Evidentiary rules are designed to aid the jury, not to undo its work. The expert testimony offered by the plaintiffs regarding an alternative design was not challenged as scientifically unreliable at trial, although, in my view, it would survive such a challenge under the standards set out by the supreme court. Those standards are, to be sure, neither always clear nor fully developed. Nonetheless, I do not believe they mandate reversal of the jury’s verdict in this case.

Once the evidence was admitted without objection to its reliability, the jury was entitled to rely on it in order to reach its very difficult decision, as long as that evidence was legally sufficient under traditional standards. Because I believe the plaintiffs offered at least some evidence on every element of their case against GM, I concur in the majority’s decision to uphold the verdict.

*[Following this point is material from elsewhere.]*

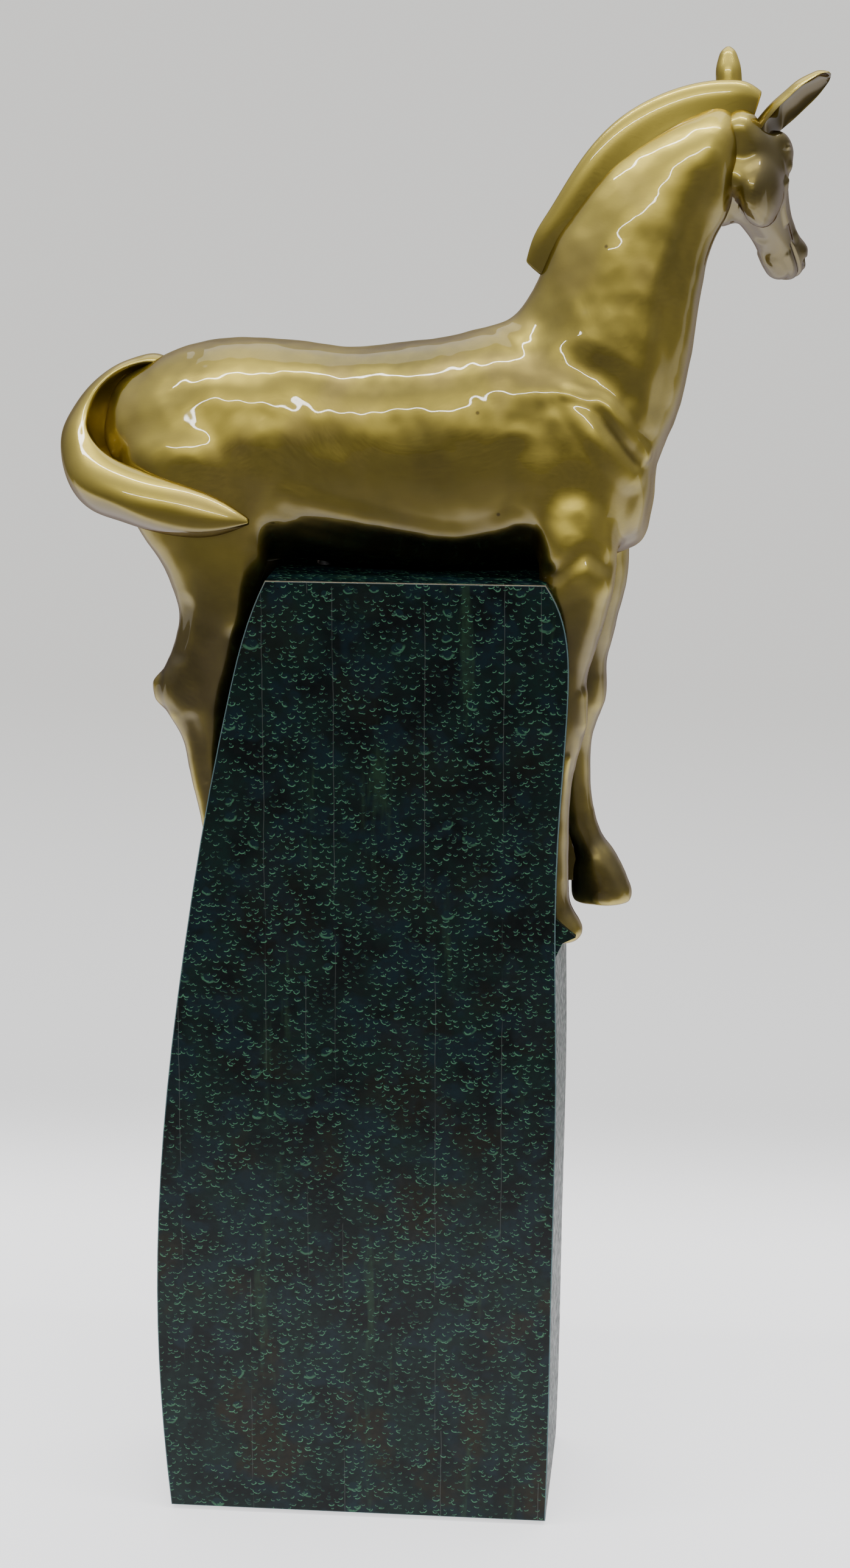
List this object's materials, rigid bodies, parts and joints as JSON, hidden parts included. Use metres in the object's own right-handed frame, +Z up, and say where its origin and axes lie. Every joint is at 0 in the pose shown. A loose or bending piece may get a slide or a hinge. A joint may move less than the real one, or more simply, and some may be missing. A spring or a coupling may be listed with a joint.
{
  "type": "bronze horse statuette",
  "caption": "Roached-mane horse with its head turned away, standing astride the narrow top of a tall curved metal plinth that its legs run down.",
  "frame": {"origin": "middle of the underside of the plinth's pad, on the surface that the statue stands on", "axes": "+X is the way the horse's body faces, +Y is towards its left side, +Z is up"},
  "size_m": [0.3394, 0.1164, 0.6851],
  "materials": {
    "gold_bronze": "polished and lacquered antique gold bronze",
    "green_patina": "dark blue-green patina with pale green drips under gloss lacquer",
    "raw_bronze": "as cast, unpolished",
    "steel": "zinc plated",
    "pad_rubber": "matt black"
  },
  "bodies": {
    "root": {"torso_casting": "gold_bronze", "neck_casting": "gold_bronze", "head_casting": "gold_bronze", "mane_ridge": "gold_bronze", "right_ear": "gold_bronze", "left_ear": "gold_bronze", "tail_casting": "gold_bronze", "right_fore_leg": "gold_bronze", "left_fore_leg": "gold_bronze", "right_hind_leg": "gold_bronze", "left_hind_leg": "gold_bronze", "belly_bosses": "raw_bronze", "plinth_front_plate": "green_patina", "plinth_back_plate": "green_patina", "plinth_hind_plate": "green_patina", "plinth_fore_plate": "green_patina", "plinth_top_plate": "green_patina", "fore_hoof_ledge": "green_patina", "pastern_web": "green_patina", "corner_lugs": "raw_bronze", "bottom_plate": "raw_bronze", "stiffener_plate": "steel", "body_studs": "steel", "stud_washers": "steel", "stud_nuts": "steel", "leg_screws": "steel", "bottom_screws": "steel", "base_pad": "pad_rubber"}
  },
  "joints": []
}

. Ellis went up on appeal on a factual sufficiency point of error, the appellants argued to the supreme court that the court of appeals used an improper standard of review and argued that the trial court should have conducted a Robinson review of the scientific evidence. The plurality opinion is not entirely clear about whether a general no-evidence complaint that does not specifically raise Robinson issues, brought for the first time on appeal, would be sufficient to preserve Robinson error. See Ellis, 971 S.W.2d at 412 (noting that the court has not required preservation of no-evidence claims where, "on the face of the record” the evidence lacked probative value); id. at 414 (Gonzalez, J., concurring) (advocating specific Robinson objection, preferably during trial, in order to allow full development of evidence for appellate record). It seems clear that, in light of the court's emphasis on whether the insufficiency is apparent from the record and the need for a full evidentiary record for appellate review, a specific Robinson objection is preferable, if not mandatory, in order to preserve error.

. Even Robinson and its progeny do not have such a requirement.